One of the groups targeted for a 2021 Northeast SARE Partnership Grant project awarded to UMES Extension is Asian Americans, primarily Bhutanese Americans living in Baltimore, Maryland. Dr. Lila Karki, an assistant professor of agricultural economics and program evaluation specialist for UMES Extension is the grantee for the project, titled, “Increasing Efficiency and Decision-Making Capability of Small, Socially Disadvantaged and Minority Farmers.”
“The goal is to educate this group of minority farmers on farm production economics and management to help strengthen their capacity,” Karki said. “Through grant underwritten extension activities, support is given to promote sustainable agricultural practices, improving productivity, reducing production costs and increasing net farm income. Ultimately, helping to improve quality of life is the desirable outcome.”
Maryland is among the states that typically receive ethnically Nepali Bhutanese refugees who have migrated to the United States since 1990, when they were forced to leave their ancestral home in Bhutan. According to a 2017 Pew Research report, 33.3 percent of the Bhutanese American community live under the poverty line, which is more than twice the U.S. average of 16 percent (Economic Policy Institute, 2011).

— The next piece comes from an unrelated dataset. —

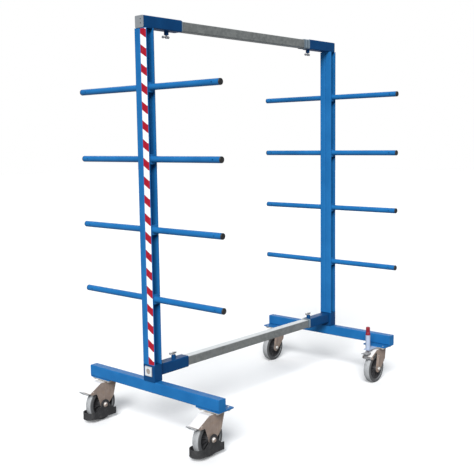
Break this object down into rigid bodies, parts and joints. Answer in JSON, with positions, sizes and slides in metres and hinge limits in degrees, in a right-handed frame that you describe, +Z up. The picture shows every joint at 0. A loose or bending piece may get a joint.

Karki is working with 15 farmers who are engaged in urban gardening, especially growing specialty and Asian ethnic crops. Most of the farmers (pictured below, bottom right) have around 12, a couple have as many as 20, different crops growing on a single piece of land. Some of the common crops they grow are chili and bell peppers, okra, tomatoes, corn, soybeans, spinach, stinging nettle, pointed melon/gourd, bitter melon/gourd, beans, cowpeas, mustard greens, colocasia, chayote, pumpkins, cucumber, squash, ash gourd, snake gourd, carrots, and potatoes. A few also have fruit trees such as apple, pomegranate, American pear, Asian pear, peach, banana, fig, aronia berry and mulberry.